Impairments in quality of life (QOL) following concussion may identify children and adolescents who need additional referral to address persistent symptoms, according to a recent study. Age, however, was not significantly associated with physical or psychosocial QOL ratings. Researchers conducted a prospective study of children and adolescents (n=176; mean age=13.0 ±2.7 years; 38% female) assessed acutely post-concussion and again 30 days later. They investigated the association between symptom burden and QOL outcomes, as well as the effect of age on QOL. QOL was assessed using patient-reported Pediatric Quality of Life Inventory 4.0, and symptoms using the Health and Behavior Inventory (HBI). They found:
- Acute (<2 days post-injury) HBI ratings demonstrated a low correlation (R2 = 0.08) with physical health QOL and a moderate correlation with psychosocial health QOL (R2 = 0.21) 30 days post-concussion.

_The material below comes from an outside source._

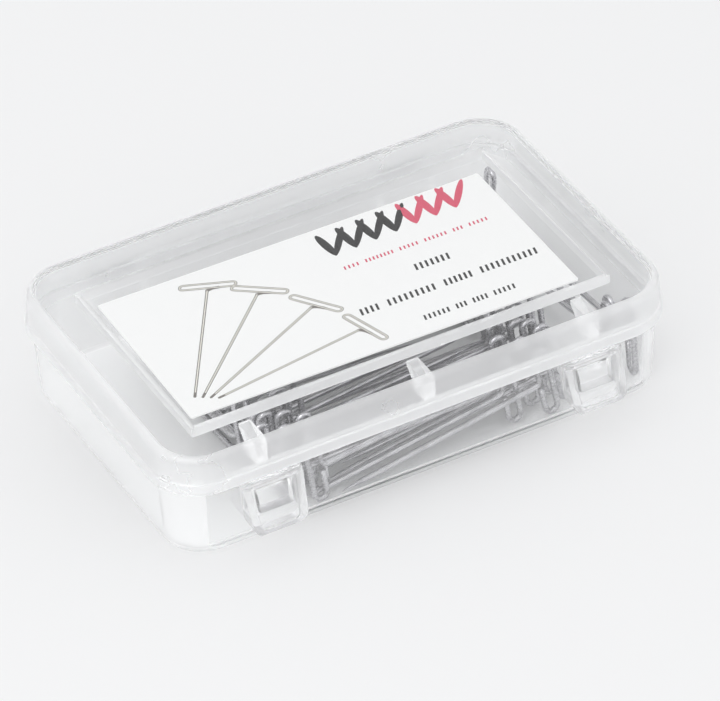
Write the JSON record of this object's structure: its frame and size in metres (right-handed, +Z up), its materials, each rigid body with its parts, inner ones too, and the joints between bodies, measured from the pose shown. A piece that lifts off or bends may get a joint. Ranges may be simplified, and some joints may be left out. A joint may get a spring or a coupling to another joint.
{
  "type": "pin box",
  "caption": "Flat translucent plastic box with a hinged snap lid, two latch flaps, a label card under the lid and a pile of wire T-pins for blocking lace.",
  "frame": {"origin": "on the underside, below the middle of the box's overall size", "axes": "+X along the box's length to the right, -Y towards the latches, +Z up"},
  "size_m": [0.095, 0.067, 0.0209],
  "materials": {
    "tray_plastic": "frosted translucent polypropylene",
    "lid_plastic": "clear polypropylene, slightly frosted",
    "card": "printed white card",
    "pin_steel": "nickel-plated drawn wire"
  },
  "bodies": {
    "tray": {"tray": "tray_plastic", "t_pin_01": "pin_steel", "t_pin_02": "pin_steel", "t_pin_03": "pin_steel", "t_pin_04": "pin_steel", "t_pin_05": "pin_steel", "t_pin_06": "pin_steel", "t_pin_07": "pin_steel", "t_pin_08": "pin_steel", "t_pin_09": "pin_steel", "t_pin_10": "pin_steel", "t_pin_11": "pin_steel", "t_pin_12": "pin_steel", "t_pin_13": "pin_steel", "t_pin_14": "pin_steel", "t_pin_15": "pin_steel", "t_pin_16": "pin_steel", "t_pin_17": "pin_steel", "t_pin_18": "pin_steel", "t_pin_19": "pin_steel", "t_pin_20": "pin_steel", "t_pin_21": "pin_steel", "t_pin_22": "pin_steel", "t_pin_23": "pin_steel", "t_pin_24": "pin_steel", "t_pin_25": "pin_steel", "t_pin_26": "pin_steel", "t_pin_27": "pin_steel", "t_pin_28": "pin_steel", "t_pin_29": "pin_steel", "t_pin_30": "pin_steel", "t_pin_31": "pin_steel", "t_pin_32": "pin_steel", "t_pin_33": "pin_steel", "t_pin_34": "pin_steel", "t_pin_35": "pin_steel", "t_pin_36": "pin_steel", "t_pin_37": "pin_steel", "t_pin_38": "pin_steel", "t_pin_39": "pin_steel", "t_pin_40": "pin_steel", "t_pin_41": "pin_steel", "t_pin_42": "pin_steel", "t_pin_43": "pin_steel", "t_pin_44": "pin_steel", "t_pin_45": "pin_steel", "t_pin_46": "pin_steel", "t_pin_47": "pin_steel", "t_pin_48": "pin_steel", "t_pin_49": "pin_steel", "t_pin_50": "pin_steel"},
    "lid": {"lid": "lid_plastic", "label_card": "card"},
    "latch_left": {"latch_left": "tray_plastic"},
    "latch_right": {"latch_right": "tray_plastic"}
  },
  "joints": [
    {"name": "lid_hinge", "type": "hinge", "parent": "tray", "child": "lid", "pos_m": [0, 0.03185, 0.01195], "axis": [-1, 0, 0], "range_deg": [0, 180]},
    {"name": "latch_left_hinge", "type": "hinge", "parent": "lid", "child": "latch_left", "pos_m": [-0.03, -0.0302, 0.013], "axis": [-1, 0, 0], "range_deg": [0, 95]},
    {"name": "latch_right_hinge", "type": "hinge", "parent": "lid", "child": "latch_right", "pos_m": [0.03, -0.0302, 0.013], "axis": [-1, 0, 0], "range_deg": [0, 95]}
  ]
}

- HBI ratings 30 days post-concussion demonstrated a moderately high correlation with physical health QOL (R2 = 0.35) and psychosocial health QOL (R2 = 0.57).
Howell DR. Wilson JC, Kirkwood MW, Grubenhoff JA. Quality of life and symptom burden 1 month after concussion in children and adolescents. [Published online ahead of print October 12, 2018]. Clin Pediatr. doi:10.1177%2F0009922818806308.